O Ministério Público é nosso guardião da Constituição e dos Direitos Humanos, e isso é importante para sensibilizar e capacitar a todos para entender que estamos em uma sociedade de Direito, com uma Constituição Federal que diz que todos somos iguais perante a lei e não deve haver discriminação de qualquer natureza. É muito importante esse respaldo, o Ministério Público é umas das instituições mais respeitadas no nosso país e, quando ele realiza um seminário desse porte, a gente tem a guarita, nossa guarda, nossa tábua de salvação. O Ministério Público também é reflexo da sociedade e esse é um momento de sensibilização, de estabelecer discursos, narrativas e de fazer cumprir as leis que temos em nosso país.
Qual os principais desafios da comunidade LGBTI+?
O primeiro grande desafio é educar a todos para que respeitem as pessoas que são e pensam diferente. A maior dificuldade que eu vejo é as pessoas quererem que você seja aquilo que elas são ou pensam, tentam impor questões a partir da sua religiosidade e concepções de mundo. Nós somos totalmente diferentes na maneira de ser, mas somos iguais em direitos. Acho que não precisa nem aceitar, porque aceitar é uma questão de coração e é difícil aceitar todo mundo, mas é preciso respeitar as pessoas como elas são, sempre dentro dos parâmetros das nossas leis. Eventos como esse criam respaldo cultural de respeito, não queremos nem menos nem mais, queremos direitos iguais.
Qual os principais crimes de homofobia e qual o perfil das vítimas?
A violência é um problema gravíssimo, principalmente nas escolas. Hoje, 73% das crianças e adolescentes LGBTI+ sofrem bullying por não estarem no padrão heteronormativo. Cerca de 60% se sentem inseguros e 37% sofrem violência física.
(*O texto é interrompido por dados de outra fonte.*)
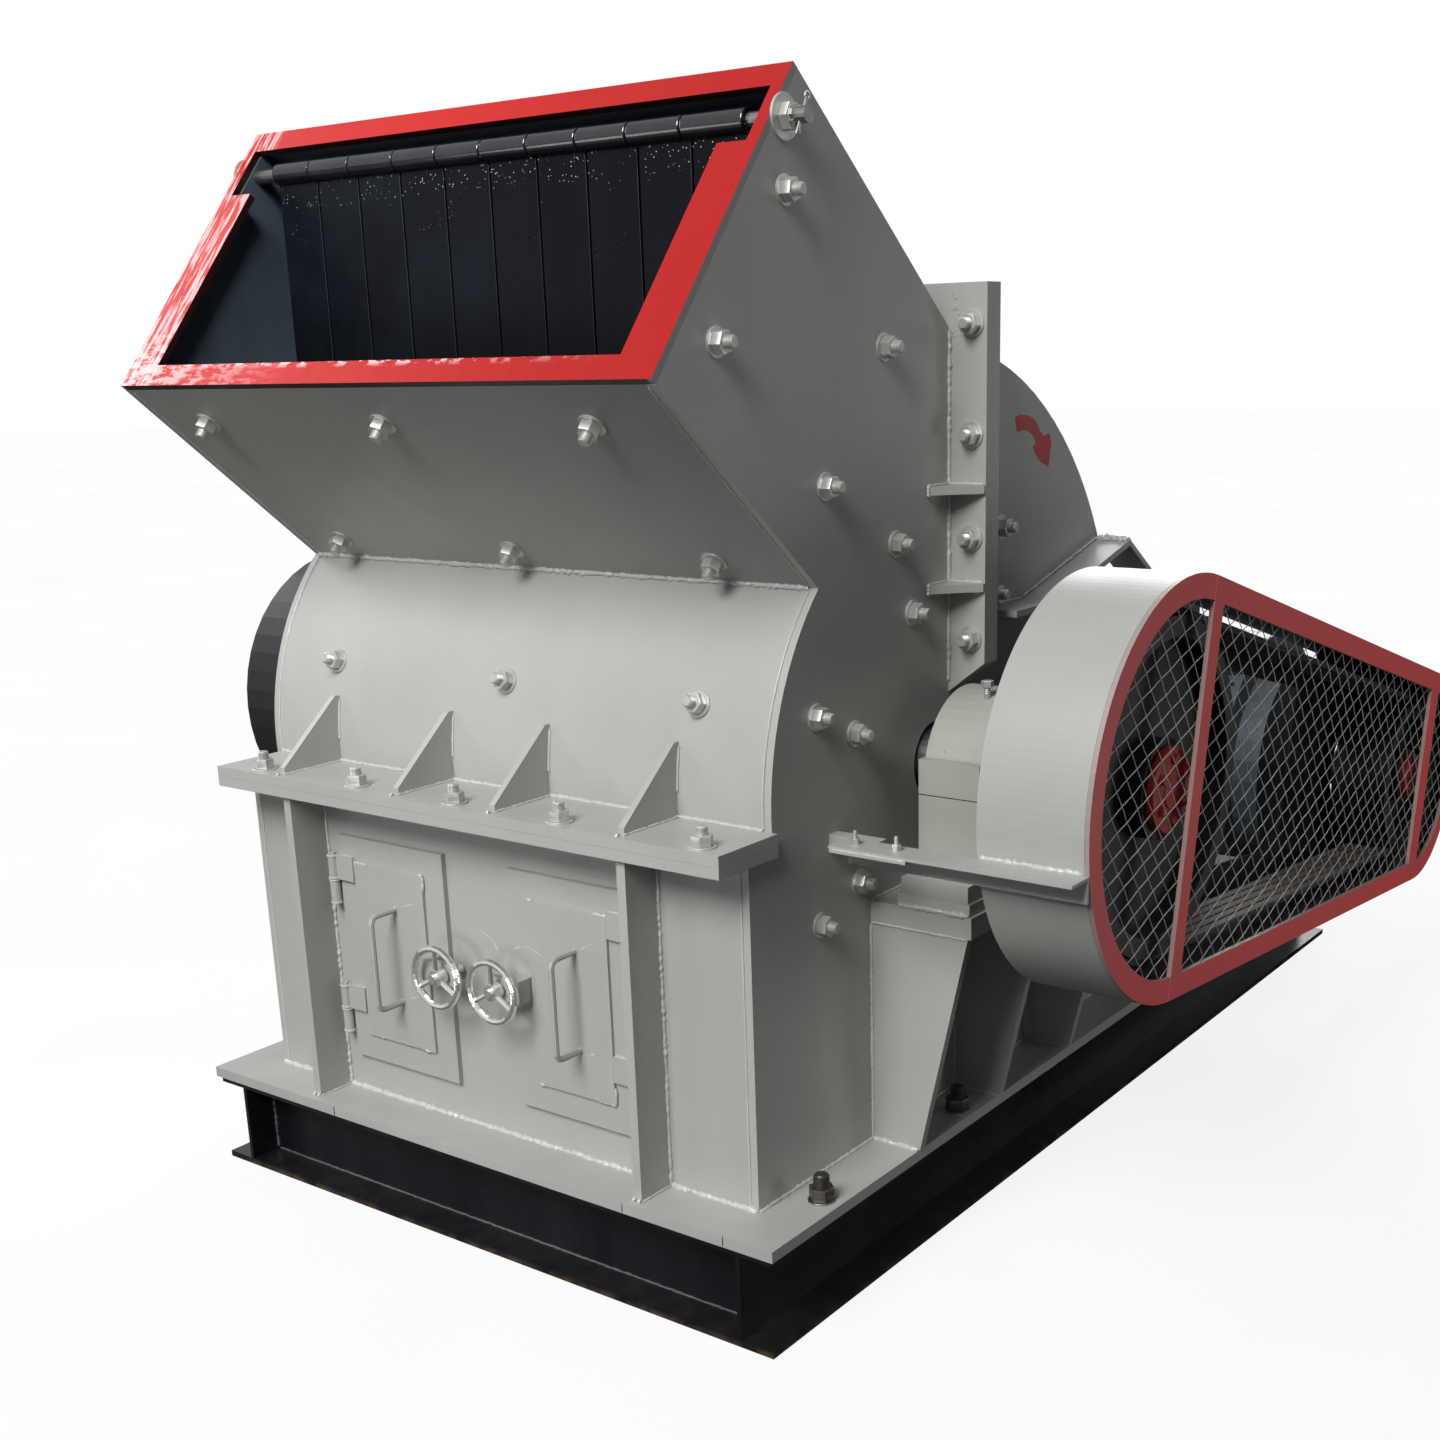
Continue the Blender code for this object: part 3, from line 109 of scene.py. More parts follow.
# The air's colour and strength: what the camera sees, what lights, and what shines in the paint
air = {
    "seen": ((1.0, 1.0, 1.0), 1.0),
    "lit": ((0.93, 0.97, 1.0), 0.08),
    "mirrored": ((0.94, 0.97, 1.0), 0.62),
}


def addLights(lamps):
    for name, (place, size, power, aim, spread) in lamps.items():
        bpy.ops.object.light_add(type="AREA", location=place)
        light = bpy.context.object
        light.name = name + "Light"
        light.data.shape = "DISK"
        light.data.size = size
        light.data.energy = power
        light.data.spread = math.radians(spread)
        light.visible_camera = False
        light.rotation_euler = (Vector(aim) - light.location).to_track_quat("-Z", "Y").to_euler()


def addAir(air):
    world = bpy.data.worlds.new("studioAir")
    bpy.context.scene.world = world
    world.use_nodes = True
    tree = world.node_tree
    tree.nodes.clear()
    path = tree.nodes.new("ShaderNodeLightPath")
    glow = {}
    for name, (colour, strength) in air.items():
        glow[name] = tree.nodes.new("ShaderNodeBackground")
        glow[name].inputs["Color"].default_value = (*colour, 1.0)
        glow[name].inputs["Strength"].default_value = strength

    def choose(ray, other, chosen):
        mix = tree.nodes.new("ShaderNodeMixShader")
        for given, taken in zip((path.outputs[ray], other.outputs[0], chosen.outputs[0]), mix.inputs):
            tree.links.new(given, taken)
        return mix

    shining = choose("Is Glossy Ray", glow["lit"], glow["mirrored"])
    out = tree.nodes.new("ShaderNodeOutputWorld")
    tree.links.new(choose("Is Camera Ray", shining, glow["seen"]).outputs[0], out.inputs[0])


addCamera(view)
addLights(lamps)
addAir(air)
bpy.context.scene.view_settings.view_transform = "Standard"
print("camera and lights set")


# Shader sockets as values: + - * / and ** add Math nodes, blend() mixes colours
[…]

Já pensou você apanhar dos colegas por ser o que você é? Isso é muito triste. Isso faz com que tenhamos 8% a mais de possibilidade de suicídio, um problema grave. E temos os assassinatos bárbaros, que hoje está em torno de 5.800 casos de assassinatos com requinte de violência pelo fato da sua orientação sexual e da sua identidade de gênero ser diferente da convencional. Muitas vezes isso vem de setores religiosos e fundamentalistas da sociedade, muita gente propaga essa questão do ódio. E nós temos que propagar o contrário: o respeito, a cidadania e os Direitos Humanos de todas as pessoas.
Quais países podem nos inspirar em relação aos direitos LGBTI+?
Um país nota 10 é Malta, depois são os países da Escandinávia (Dinamarca, Suécia e Noruega), a Holanda e a Suíça. Nesses países, todos os direitos são garantidos. Malta é onde mais existem direitos, inclusive as crianças aprendem na escola a respeitar a todos, os que têm deficiência, negros, religiosos, etc. Eu sonho com isso, que um dia as pessoas simplesmente respeitem o outro, não tentem impor os seus valores a ninguém. Eu vejo que isso é um desafio, a educação. É muito importante a imposição da lei, mas a educação seria mais eficaz. A nossa Constituição é uma das melhores do mundo nas garantias de direitos, e o Ministério Público tem esse papel, de questionar, cobrar, e tem nos ajudado muito.
Qual foi o objetivo de elaborar o Manual de Comunicação LGBTI+ e qual a sua importância?
O jornalismo é a primeira profissão que tem em seu código de ética o respeito pela orientação sexual das pessoas. É o jornalista também que faz a ligação entre as instituições e a sociedade em geral, e seria muito bom ele entender os conceitos da população LGBTI+. Então, fizemos o Manual com definições curtas, desenhos, tudo bem explicado. Porque às vezes a pessoa não é preconceituosa, não discrimina, mas ela acaba cometendo erros por falta de informação, inclusive o lema do nosso manual é “troque seu preconceito pela informação correta”. Estou muito feliz com o resultado, já estamos na nossa segunda edição e resolvi fazer também uma série de manuais sobre educação, saúde e cultura LGBTI+.
Participantes do evento:
O seminário contou ainda com a presença do subprocurador-geral de Justiça Institucional, Alexandre Guimarães; do presidente do Conselho Estadual LGBT, Fábio Freitas; da representante do Conselho da Diversidade Sexual de Cariacica, Cristina Moreira; da consultora política e militante do movimento negro e LGBT Janaína Barbosa de Oliveira (palestrante); do defensor público estadual e secretário de Estado de Direitos Humanos, Leonardo Oggioni Cavalcanti de Miranda (palestrante); e da coordenadora do Núcleo de Enfrentamento às Violências de Gênero em Defesa dos Direitos das Mulheres (Nevid), promotora de Justiça Cláudia Regina dos Santos Garcia; além de diversos membros do MPES e representantes de movimentos LGBTI do Estado.